Below are entries. Pull out all lines containing "between".

## Records for this exercise:
------------------------
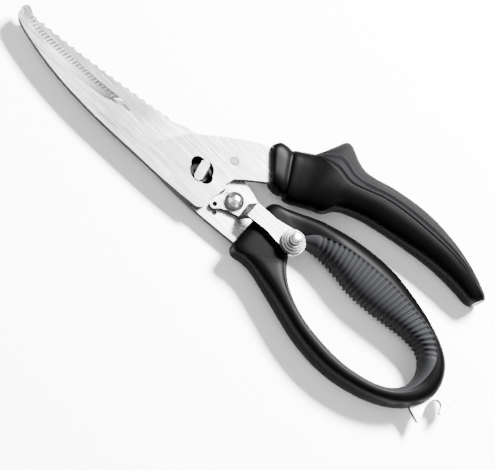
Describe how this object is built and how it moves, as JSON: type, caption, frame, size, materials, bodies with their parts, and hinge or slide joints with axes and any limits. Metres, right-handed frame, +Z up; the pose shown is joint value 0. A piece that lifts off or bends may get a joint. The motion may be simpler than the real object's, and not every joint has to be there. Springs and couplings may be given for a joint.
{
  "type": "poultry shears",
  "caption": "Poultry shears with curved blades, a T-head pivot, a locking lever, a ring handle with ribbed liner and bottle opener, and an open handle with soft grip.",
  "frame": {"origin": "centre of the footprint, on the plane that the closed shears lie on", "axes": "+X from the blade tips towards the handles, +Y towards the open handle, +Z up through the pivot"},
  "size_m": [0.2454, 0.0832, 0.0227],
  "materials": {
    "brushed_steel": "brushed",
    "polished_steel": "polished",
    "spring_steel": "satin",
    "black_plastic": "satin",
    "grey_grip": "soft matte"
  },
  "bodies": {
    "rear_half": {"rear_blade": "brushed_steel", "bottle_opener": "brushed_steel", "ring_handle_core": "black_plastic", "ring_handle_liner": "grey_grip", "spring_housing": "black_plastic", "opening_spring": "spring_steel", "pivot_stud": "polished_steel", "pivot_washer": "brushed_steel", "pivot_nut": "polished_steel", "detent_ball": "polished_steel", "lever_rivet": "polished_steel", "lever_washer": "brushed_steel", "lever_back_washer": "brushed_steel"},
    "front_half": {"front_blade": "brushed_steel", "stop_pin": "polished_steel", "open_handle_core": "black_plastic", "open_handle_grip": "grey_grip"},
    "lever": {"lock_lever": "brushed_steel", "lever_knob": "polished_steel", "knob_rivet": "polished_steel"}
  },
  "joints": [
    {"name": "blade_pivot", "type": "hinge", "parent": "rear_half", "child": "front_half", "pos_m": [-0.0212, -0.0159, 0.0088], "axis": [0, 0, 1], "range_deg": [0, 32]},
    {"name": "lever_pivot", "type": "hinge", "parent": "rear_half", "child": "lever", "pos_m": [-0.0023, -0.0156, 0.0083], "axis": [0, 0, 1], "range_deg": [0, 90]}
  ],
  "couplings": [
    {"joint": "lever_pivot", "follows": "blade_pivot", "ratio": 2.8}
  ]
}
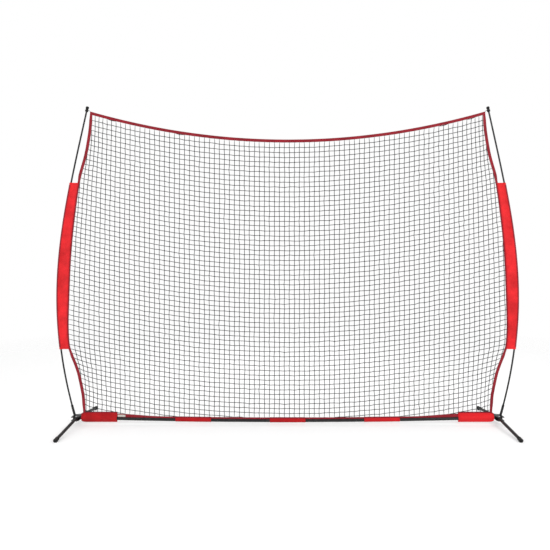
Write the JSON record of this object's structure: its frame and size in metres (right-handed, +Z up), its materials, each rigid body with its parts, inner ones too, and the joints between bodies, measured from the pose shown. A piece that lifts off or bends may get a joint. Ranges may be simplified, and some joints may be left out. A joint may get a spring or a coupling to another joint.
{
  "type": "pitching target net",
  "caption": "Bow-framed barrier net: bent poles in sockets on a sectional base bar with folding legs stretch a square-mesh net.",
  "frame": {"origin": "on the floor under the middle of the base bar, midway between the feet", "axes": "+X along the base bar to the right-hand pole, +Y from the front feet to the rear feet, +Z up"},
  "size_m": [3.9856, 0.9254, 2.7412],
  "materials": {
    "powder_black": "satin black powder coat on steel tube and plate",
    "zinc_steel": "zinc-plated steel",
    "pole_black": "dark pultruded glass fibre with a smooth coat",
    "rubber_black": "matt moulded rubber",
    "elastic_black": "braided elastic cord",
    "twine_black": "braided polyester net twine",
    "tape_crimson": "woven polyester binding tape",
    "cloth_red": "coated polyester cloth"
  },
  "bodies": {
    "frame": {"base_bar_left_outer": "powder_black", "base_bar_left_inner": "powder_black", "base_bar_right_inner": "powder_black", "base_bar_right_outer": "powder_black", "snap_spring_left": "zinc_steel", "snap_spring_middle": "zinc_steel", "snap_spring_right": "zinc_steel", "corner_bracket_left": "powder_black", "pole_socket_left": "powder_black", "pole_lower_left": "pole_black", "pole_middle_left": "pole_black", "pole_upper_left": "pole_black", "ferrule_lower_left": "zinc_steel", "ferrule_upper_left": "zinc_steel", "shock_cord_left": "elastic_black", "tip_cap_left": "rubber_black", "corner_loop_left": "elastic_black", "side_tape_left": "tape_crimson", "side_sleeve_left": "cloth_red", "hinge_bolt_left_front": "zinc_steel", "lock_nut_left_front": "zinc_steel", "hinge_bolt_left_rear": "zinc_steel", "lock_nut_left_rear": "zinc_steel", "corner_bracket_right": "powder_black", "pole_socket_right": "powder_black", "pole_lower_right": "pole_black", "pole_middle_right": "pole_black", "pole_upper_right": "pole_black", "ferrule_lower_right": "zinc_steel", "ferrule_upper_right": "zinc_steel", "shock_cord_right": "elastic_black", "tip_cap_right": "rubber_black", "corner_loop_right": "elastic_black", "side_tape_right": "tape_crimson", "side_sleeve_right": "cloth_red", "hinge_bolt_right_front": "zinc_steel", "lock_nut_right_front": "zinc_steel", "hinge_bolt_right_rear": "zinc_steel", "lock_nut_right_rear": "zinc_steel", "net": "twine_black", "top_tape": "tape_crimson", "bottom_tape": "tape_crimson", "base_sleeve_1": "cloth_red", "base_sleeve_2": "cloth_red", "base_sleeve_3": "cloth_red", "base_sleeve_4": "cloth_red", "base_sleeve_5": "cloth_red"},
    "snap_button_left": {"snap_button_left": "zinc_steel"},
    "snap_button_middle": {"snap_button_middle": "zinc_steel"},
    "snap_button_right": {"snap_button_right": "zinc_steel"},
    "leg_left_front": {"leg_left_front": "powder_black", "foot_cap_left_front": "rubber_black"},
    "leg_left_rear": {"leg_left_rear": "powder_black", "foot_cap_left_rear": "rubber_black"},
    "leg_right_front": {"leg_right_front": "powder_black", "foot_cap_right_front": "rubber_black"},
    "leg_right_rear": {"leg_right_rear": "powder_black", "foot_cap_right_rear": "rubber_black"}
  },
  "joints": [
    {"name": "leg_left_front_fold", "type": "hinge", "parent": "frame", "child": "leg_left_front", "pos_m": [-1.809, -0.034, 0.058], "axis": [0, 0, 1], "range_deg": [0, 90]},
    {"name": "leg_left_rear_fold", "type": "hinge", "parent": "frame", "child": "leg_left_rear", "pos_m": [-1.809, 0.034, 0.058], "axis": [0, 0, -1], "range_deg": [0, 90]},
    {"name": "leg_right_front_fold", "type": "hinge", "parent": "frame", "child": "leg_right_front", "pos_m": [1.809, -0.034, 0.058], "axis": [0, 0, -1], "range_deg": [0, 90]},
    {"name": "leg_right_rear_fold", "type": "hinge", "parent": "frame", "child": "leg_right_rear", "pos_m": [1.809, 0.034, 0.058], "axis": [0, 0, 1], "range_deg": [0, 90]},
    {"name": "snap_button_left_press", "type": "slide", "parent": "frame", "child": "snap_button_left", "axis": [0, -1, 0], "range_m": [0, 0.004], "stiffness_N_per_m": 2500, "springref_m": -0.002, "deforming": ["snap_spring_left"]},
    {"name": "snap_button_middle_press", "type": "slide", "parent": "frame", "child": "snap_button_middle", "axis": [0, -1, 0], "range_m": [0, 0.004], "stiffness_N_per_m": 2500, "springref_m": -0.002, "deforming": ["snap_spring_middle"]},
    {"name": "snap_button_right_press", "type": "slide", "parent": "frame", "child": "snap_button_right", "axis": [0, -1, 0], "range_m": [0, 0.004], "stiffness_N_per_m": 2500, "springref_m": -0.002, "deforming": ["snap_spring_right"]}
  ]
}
------------------------
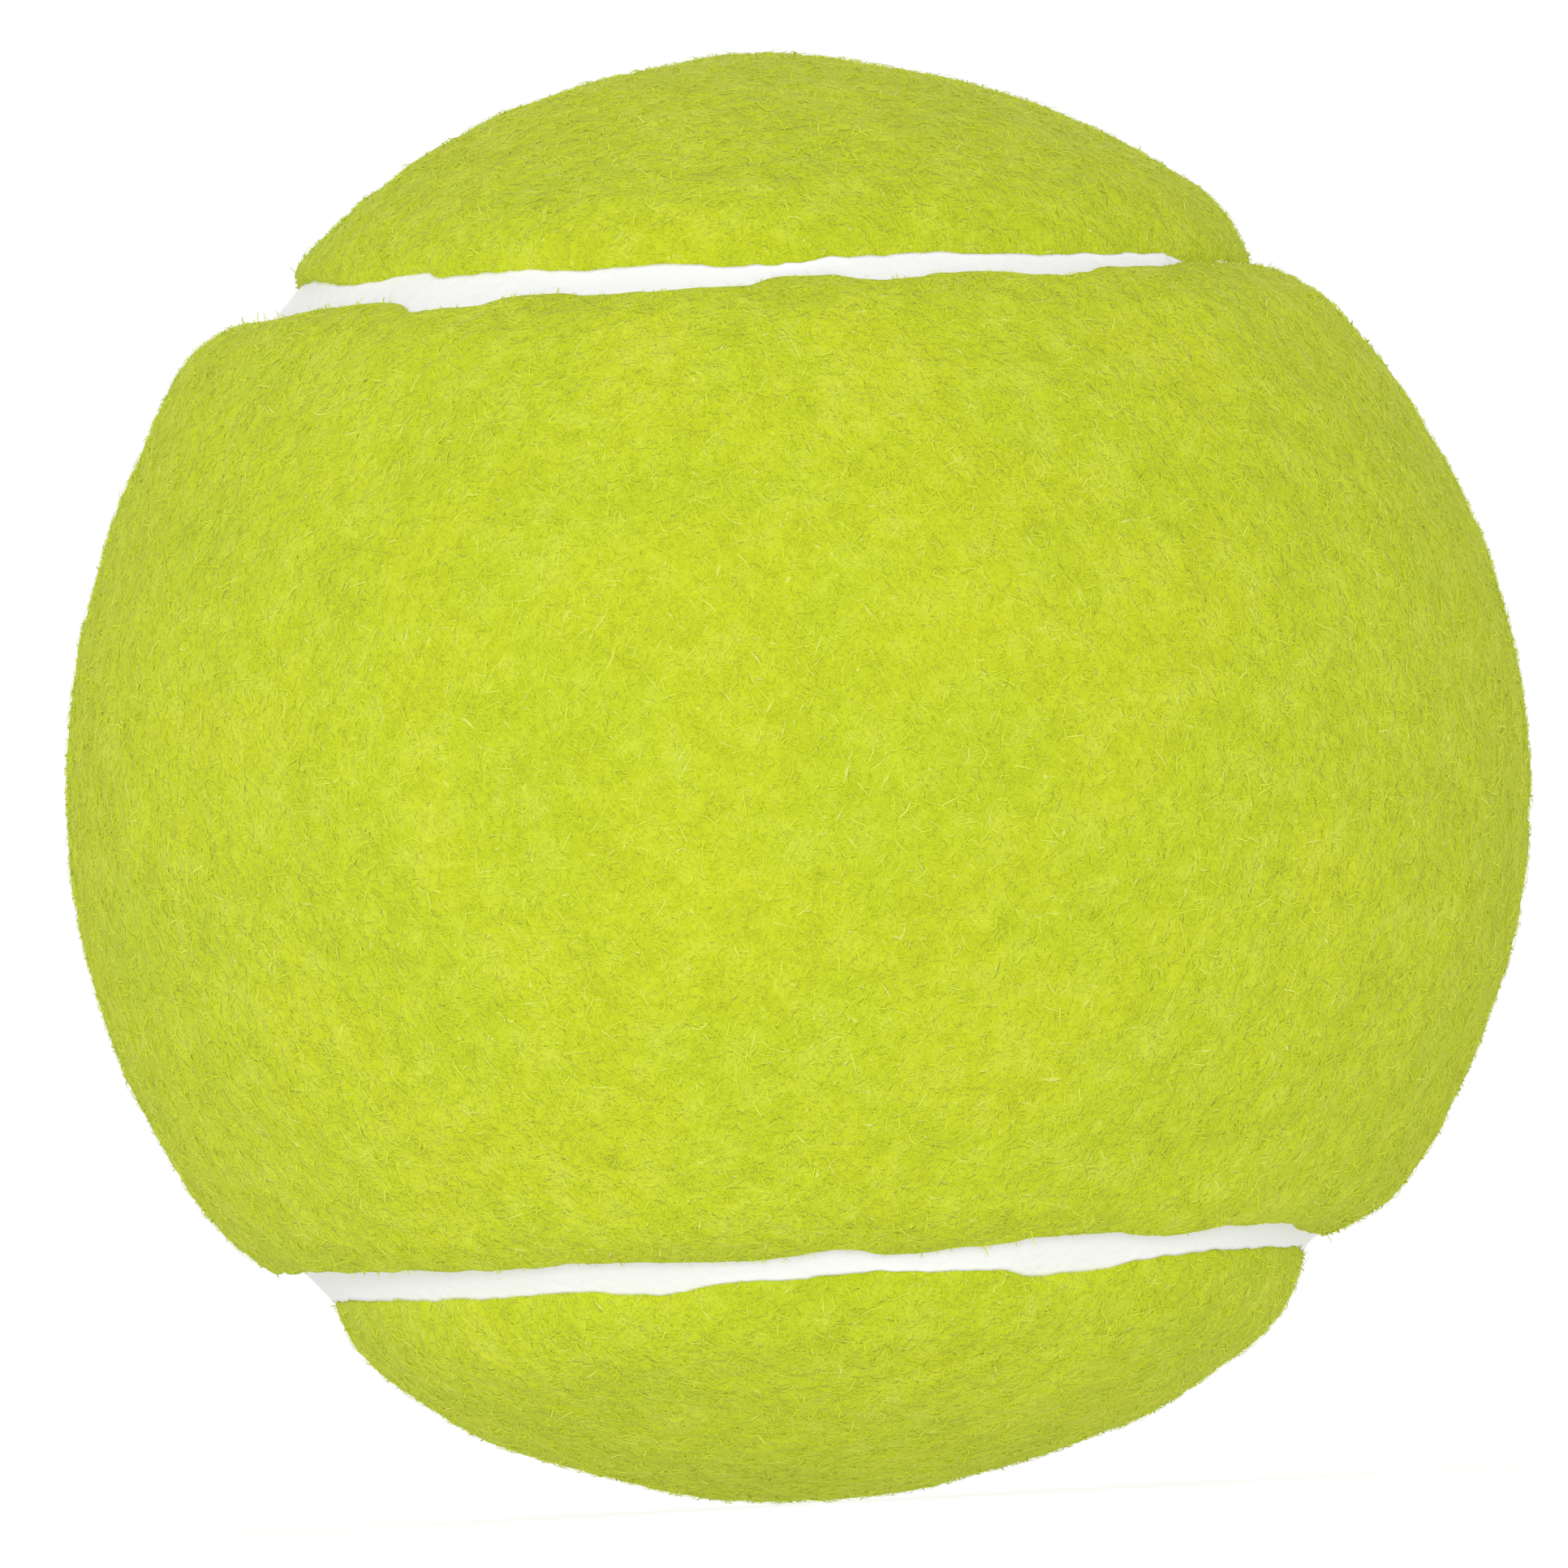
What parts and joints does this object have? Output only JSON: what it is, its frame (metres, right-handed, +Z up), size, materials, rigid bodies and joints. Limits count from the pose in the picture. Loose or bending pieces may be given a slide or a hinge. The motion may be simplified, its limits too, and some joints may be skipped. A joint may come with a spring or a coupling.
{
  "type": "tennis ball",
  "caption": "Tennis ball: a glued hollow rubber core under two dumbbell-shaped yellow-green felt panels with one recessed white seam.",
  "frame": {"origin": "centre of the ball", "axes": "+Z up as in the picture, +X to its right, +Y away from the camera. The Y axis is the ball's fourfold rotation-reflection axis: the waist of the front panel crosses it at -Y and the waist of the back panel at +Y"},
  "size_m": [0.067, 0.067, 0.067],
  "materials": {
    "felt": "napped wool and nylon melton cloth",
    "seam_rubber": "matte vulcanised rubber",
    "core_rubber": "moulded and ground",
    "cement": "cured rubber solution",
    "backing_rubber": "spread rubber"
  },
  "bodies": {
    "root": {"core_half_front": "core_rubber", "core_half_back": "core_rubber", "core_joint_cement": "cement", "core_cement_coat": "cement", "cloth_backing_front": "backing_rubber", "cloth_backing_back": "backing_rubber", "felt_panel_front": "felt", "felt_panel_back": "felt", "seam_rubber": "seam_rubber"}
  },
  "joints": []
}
------------------------
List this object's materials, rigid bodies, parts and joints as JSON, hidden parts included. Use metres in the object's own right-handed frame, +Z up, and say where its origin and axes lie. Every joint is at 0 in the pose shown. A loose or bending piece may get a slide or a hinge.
------------------------
## Solution to the problem:
Write the JSON record of this object's structure: its frame and size in metres (right-handed, +Z up), its materials, each rigid body with its parts, inner ones too, and the joints between bodies, measured from the pose shown. A piece that lifts off or bends may get a joint. Ranges may be simplified, and some joints may be left out. A joint may get a spring or a coupling to another joint.
  "frame": {"origin": "on the floor under the middle of the base bar, midway between the feet", "axes": "+X along the base bar to the right-hand pole, +Y from the front feet to the rear feet, +Z up"},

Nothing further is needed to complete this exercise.